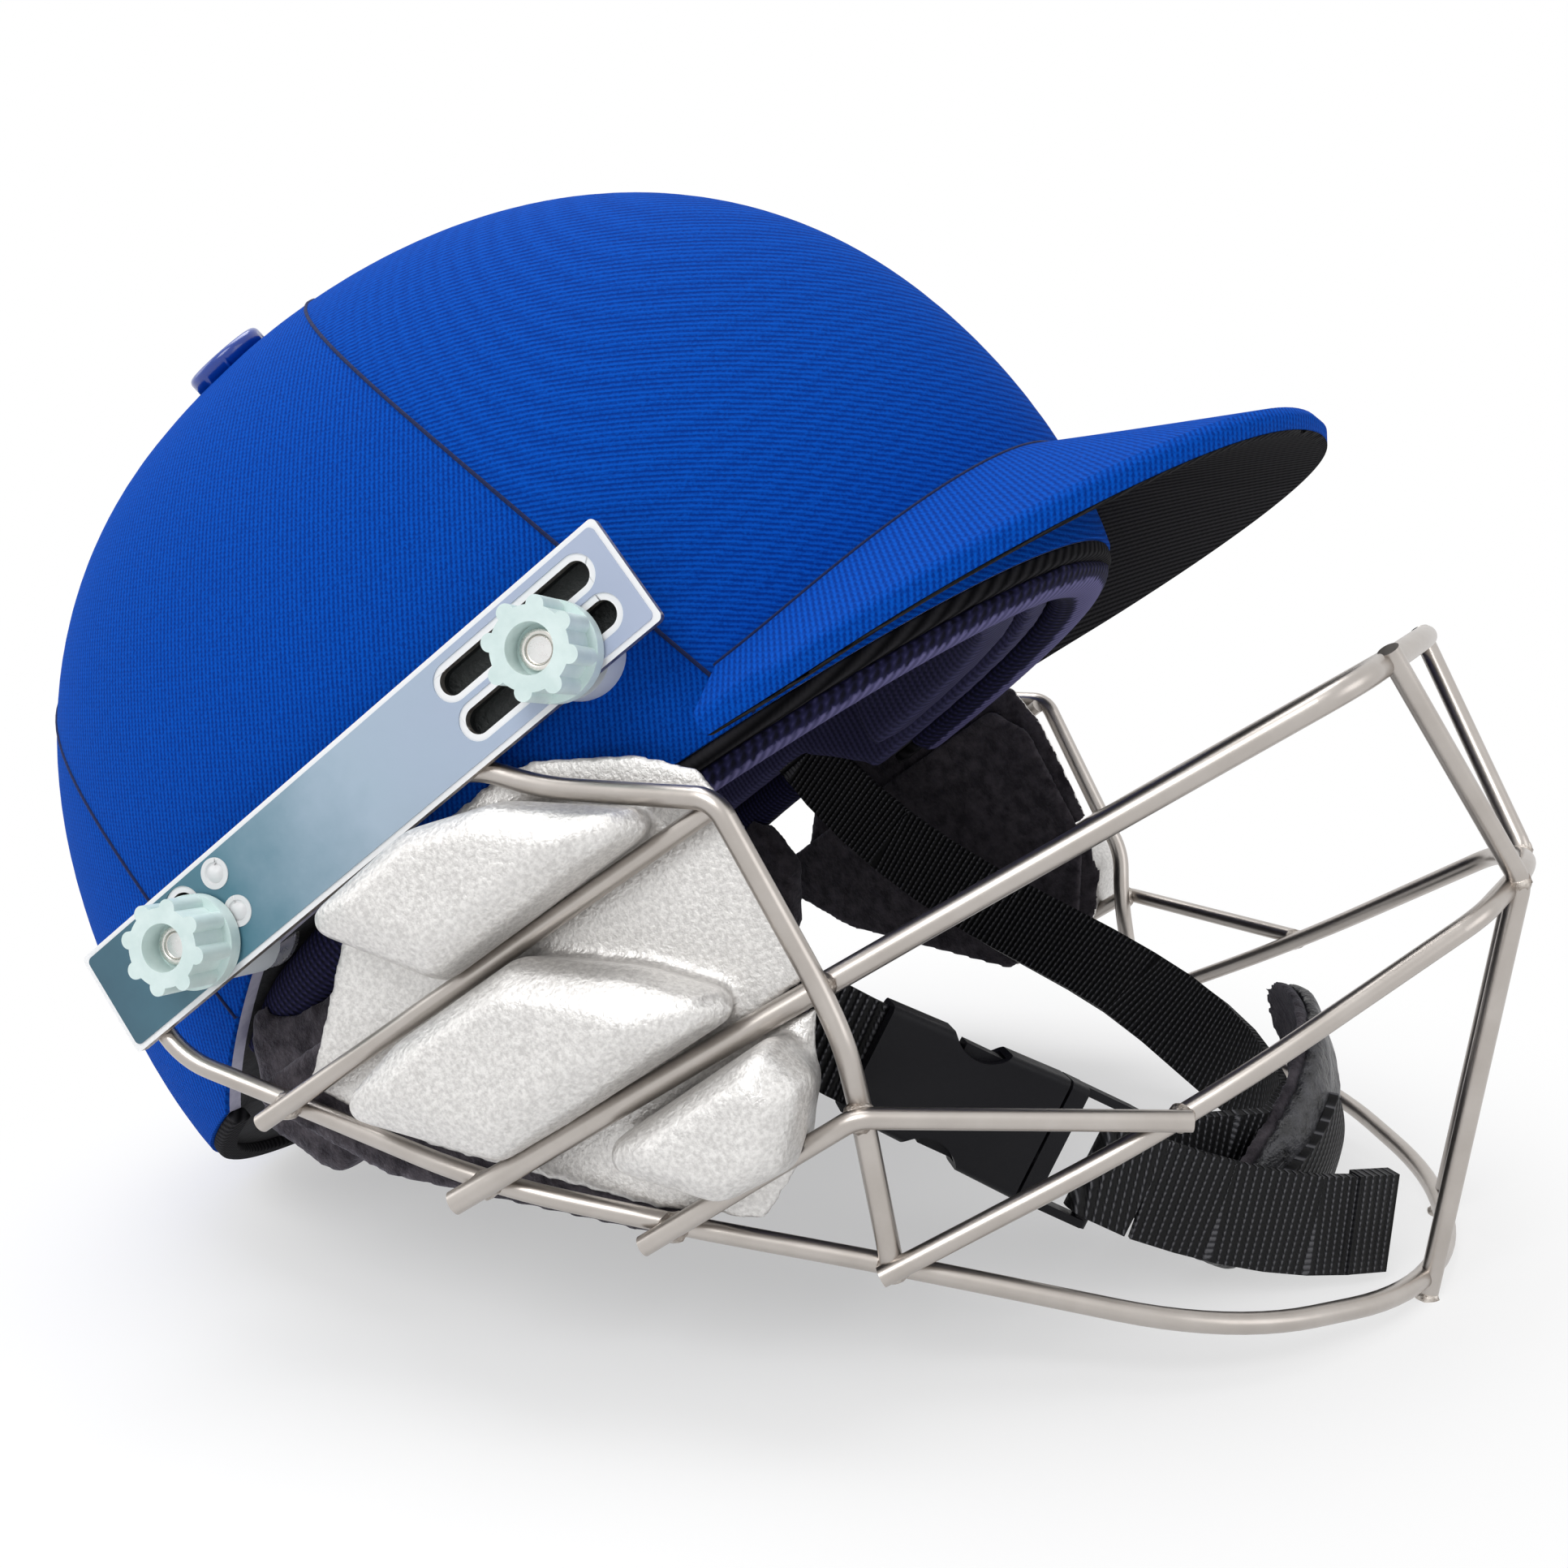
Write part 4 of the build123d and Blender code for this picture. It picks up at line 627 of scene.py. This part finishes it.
for side, name in ((1, "weld_beads_right"), (-1, "weld_beads_left")):
    beads = []
    for x, y, z, size in (
        (35, -86, -124.05, 2.9),
        (9.5, -100, -97.8, 2.9),
        (-14, -110, -73.6, 2.9),
        (-46.5, -112, -40.1, 2.9),
        (55, -89, -76.5, 2.7),
        (48, -90, -98.5, 2.9),
        (87, -65, -128, 2.5),
        (147.5, -16, -128, 2.2),
        (90.7, -19.8, -187, 2.3),
    ):
        bpy.ops.object.select_all(action="DESELECT")
        bpy.ops.mesh.primitive_ico_sphere_add(subdivisions=3, radius=size / 1000, location=at(x, side * y, z))
        bead = bpy.context.object
        bpy.ops.object.mode_set(mode="EDIT")
        bpy.ops.mesh.select_all(action="SELECT")
        bpy.ops.transform.vertex_random(offset=0.0007, seed=len(beads) * 3 + 1)
        bpy.ops.mesh.vertices_smooth(factor=0.5, repeat=1)
        bpy.ops.object.mode_set(mode="OBJECT")
        bpy.ops.object.transform_apply(location=True, rotation=True, scale=True)
        beads.append(bead)
    bpy.ops.object.select_all(action="DESELECT")
    for bead in beads:
        bead.select_set(True)
    bpy.context.view_layer.objects.active = beads[0]
    bpy.ops.object.join()
    welds = bpy.context.object
    welds.name = name
    welds.data.materials.clear()
    welds.data.materials.append(weld_metal)
    bpy.ops.object.shade_smooth()
    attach(welds, "face_guard")

# Side plates: steel strip painted white on its face and bare at the sheared edges, with a dark
# strip riveted behind it, and a printed film on the face that runs from teal to grey blue.
strip = finish("sheared_steel", (0.5, 0.45, 0.41), 0.36, 0.9)
space = own_space(strip)
tint(strip, grain(strip, space, 0.0016, 2.0), ((0.2, (0.3, 0.26, 0.23)), (0.8, (0.6, 0.56, 0.52))))
wear(strip, grain(strip, space, 0.002, 2.0), 0.3, 0.5)
emboss(strip, grain(strip, space, 0.0007, 2.0), 0.00012, 0.8)
white_paint = finish("white_paint", (0.88, 0.885, 0.89), 0.4)
space = own_space(white_paint)
wear(white_paint, grain(white_paint, space, 0.003, 2.0), 0.32, 0.5)
emboss(white_paint, grain(white_paint, space, 0.0012, 1.5), 0.00003, 0.6)
plate_yaw = Matrix.Rotation(radians(12.5), 4, "Z") @ Matrix.Rotation(radians(90), 4, "X")
on_plate = helmet @ Matrix.Translation((0, -0.105, 0)) @ plate_yaw
on_plate = on_plate @ Matrix.Translation((0, -0.0003, 0)) @ Matrix.Rotation(radians(2.6), 4, "Z")
outward = (on_plate.to_3x3() @ Vector((0, 0, 1))).normalized()


def across_side(spot, side):
    """A point or direction of the right side, or its mirror image on the left."""
    return Vector((spot.x, spot.y * side, spot.z))


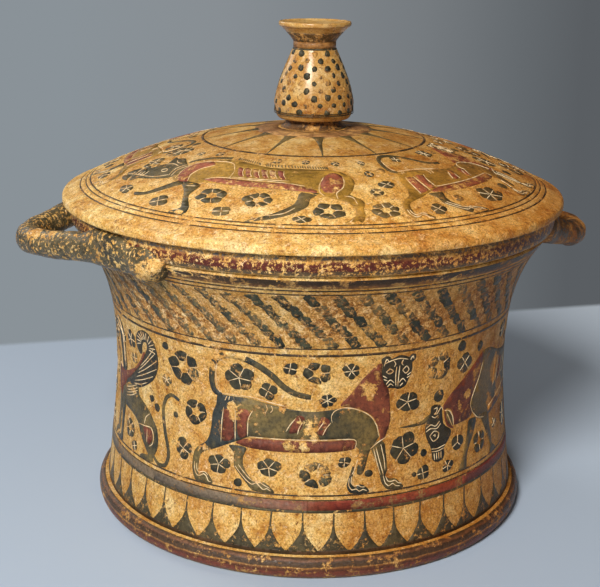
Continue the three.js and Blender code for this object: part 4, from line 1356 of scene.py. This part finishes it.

Exercise objective => All entries shown above should be printed again exactly.

Full answer =>
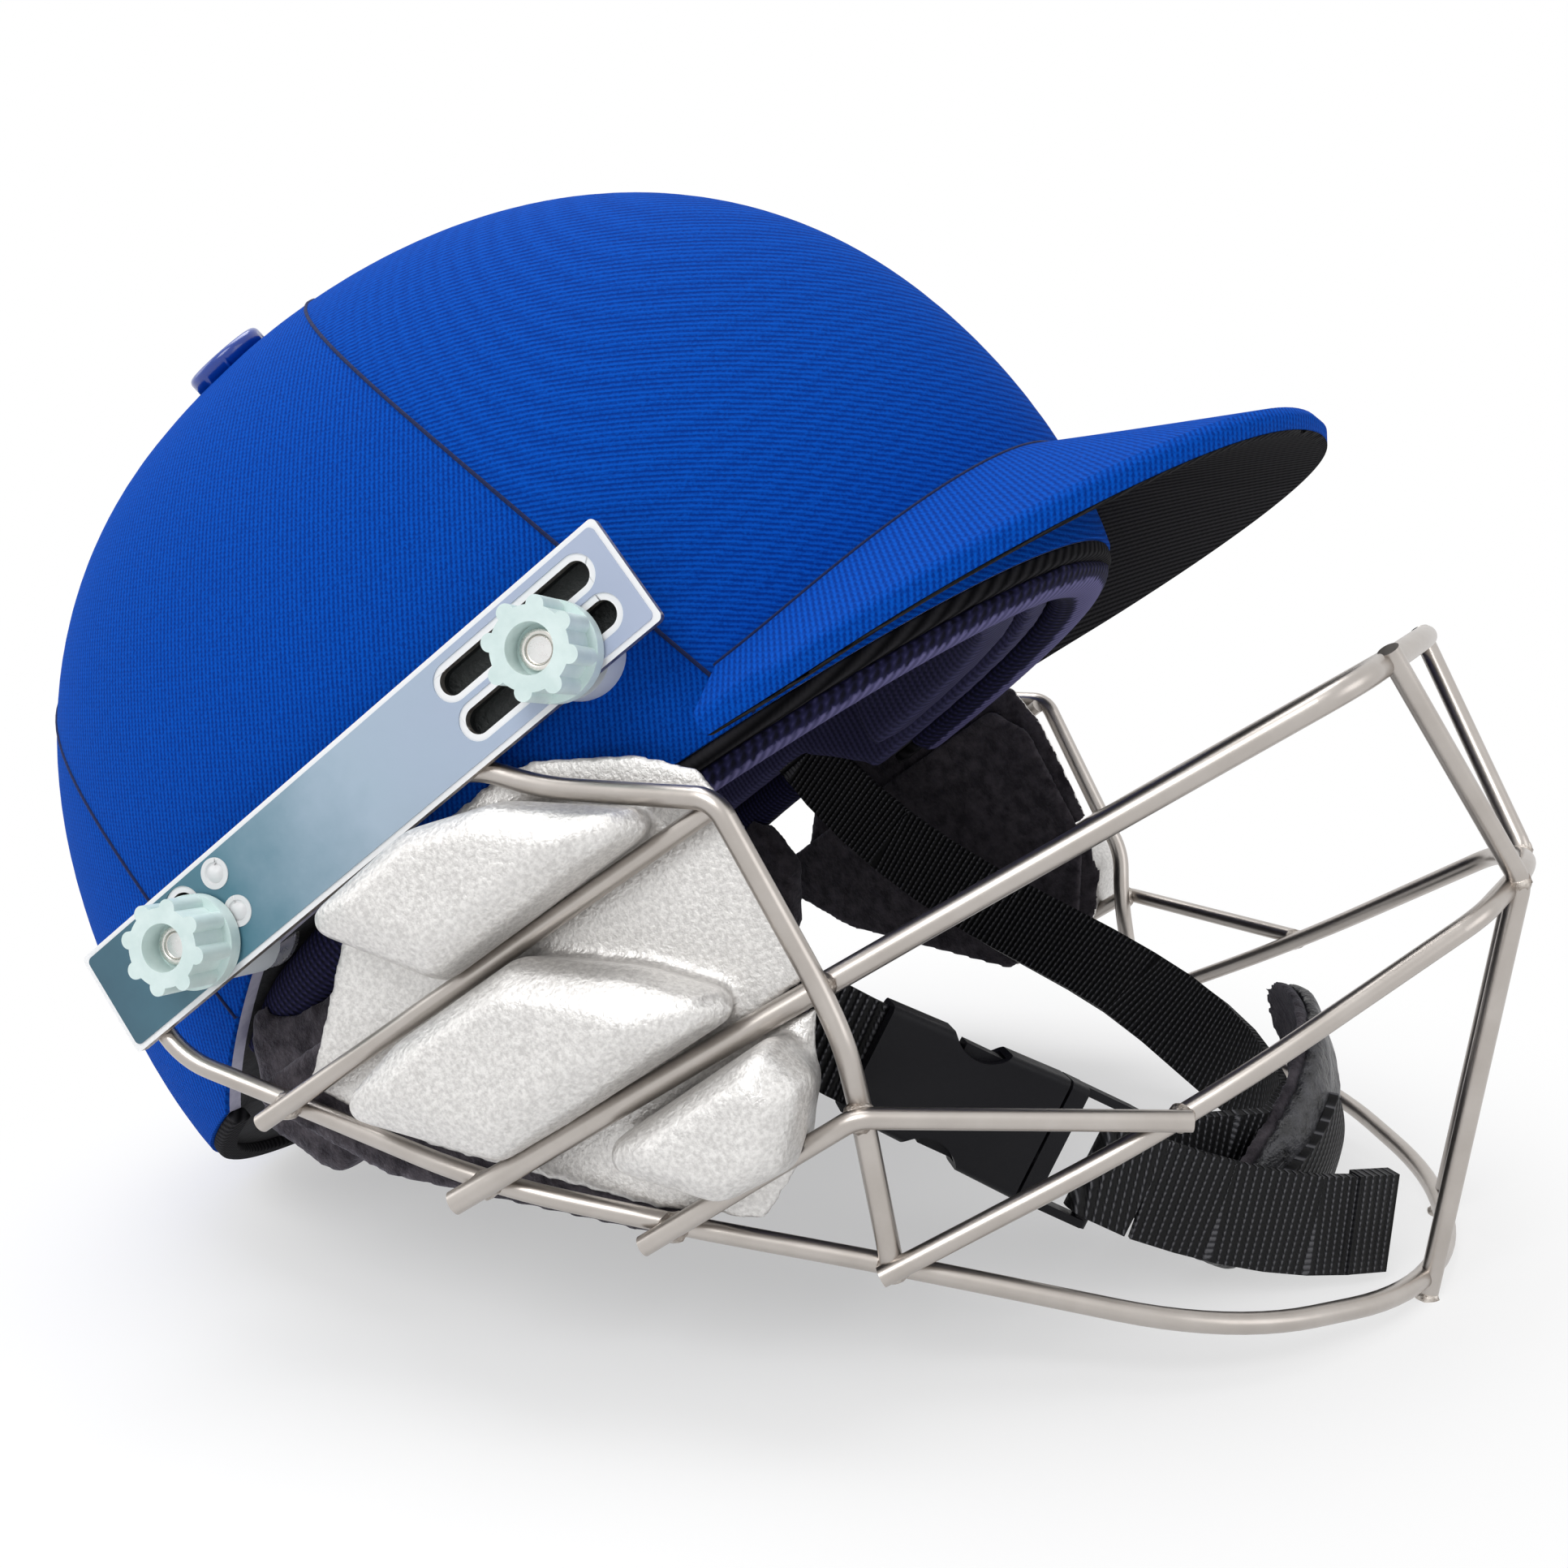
Write part 4 of the build123d and Blender code for this picture. It picks up at line 627 of scene.py. This part finishes it.
for side, name in ((1, "weld_beads_right"), (-1, "weld_beads_left")):
    beads = []
    for x, y, z, size in (
        (35, -86, -124.05, 2.9),
        (9.5, -100, -97.8, 2.9),
        (-14, -110, -73.6, 2.9),
        (-46.5, -112, -40.1, 2.9),
        (55, -89, -76.5, 2.7),
        (48, -90, -98.5, 2.9),
        (87, -65, -128, 2.5),
        (147.5, -16, -128, 2.2),
        (90.7, -19.8, -187, 2.3),
    ):
        bpy.ops.object.select_all(action="DESELECT")
        bpy.ops.mesh.primitive_ico_sphere_add(subdivisions=3, radius=size / 1000, location=at(x, side * y, z))
        bead = bpy.context.object
        bpy.ops.object.mode_set(mode="EDIT")
        bpy.ops.mesh.select_all(action="SELECT")
        bpy.ops.transform.vertex_random(offset=0.0007, seed=len(beads) * 3 + 1)
        bpy.ops.mesh.vertices_smooth(factor=0.5, repeat=1)
        bpy.ops.object.mode_set(mode="OBJECT")
        bpy.ops.object.transform_apply(location=True, rotation=True, scale=True)
        beads.append(bead)
    bpy.ops.object.select_all(action="DESELECT")
    for bead in beads:
        bead.select_set(True)
    bpy.context.view_layer.objects.active = beads[0]
    bpy.ops.object.join()
    welds = bpy.context.object
    welds.name = name
    welds.data.materials.clear()
    welds.data.materials.append(weld_metal)
    bpy.ops.object.shade_smooth()
    attach(welds, "face_guard")

# Side plates: steel strip painted white on its face and bare at the sheared edges, with a dark
# strip riveted behind it, and a printed film on the face that runs from teal to grey blue.
strip = finish("sheared_steel", (0.5, 0.45, 0.41), 0.36, 0.9)
space = own_space(strip)
tint(strip, grain(strip, space, 0.0016, 2.0), ((0.2, (0.3, 0.26, 0.23)), (0.8, (0.6, 0.56, 0.52))))
wear(strip, grain(strip, space, 0.002, 2.0), 0.3, 0.5)
emboss(strip, grain(strip, space, 0.0007, 2.0), 0.00012, 0.8)
white_paint = finish("white_paint", (0.88, 0.885, 0.89), 0.4)
space = own_space(white_paint)
wear(white_paint, grain(white_paint, space, 0.003, 2.0), 0.32, 0.5)
emboss(white_paint, grain(white_paint, space, 0.0012, 1.5), 0.00003, 0.6)
plate_yaw = Matrix.Rotation(radians(12.5), 4, "Z") @ Matrix.Rotation(radians(90), 4, "X")
on_plate = helmet @ Matrix.Translation((0, -0.105, 0)) @ plate_yaw
on_plate = on_plate @ Matrix.Translation((0, -0.0003, 0)) @ Matrix.Rotation(radians(2.6), 4, "Z")
outward = (on_plate.to_3x3() @ Vector((0, 0, 1))).normalized()


def across_side(spot, side):
    """A point or direction of the right side, or its mirror image on the left."""
    return Vector((spot.x, spot.y * side, spot.z))


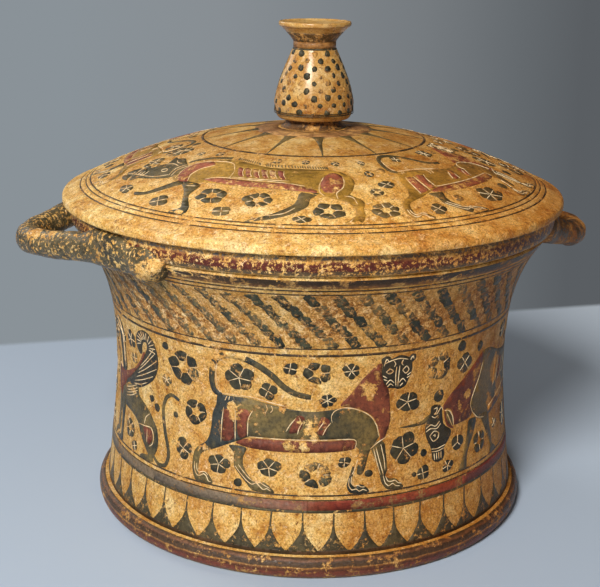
Continue the three.js and Blender code for this object: part 4, from line 1356 of scene.py. This part finishes it.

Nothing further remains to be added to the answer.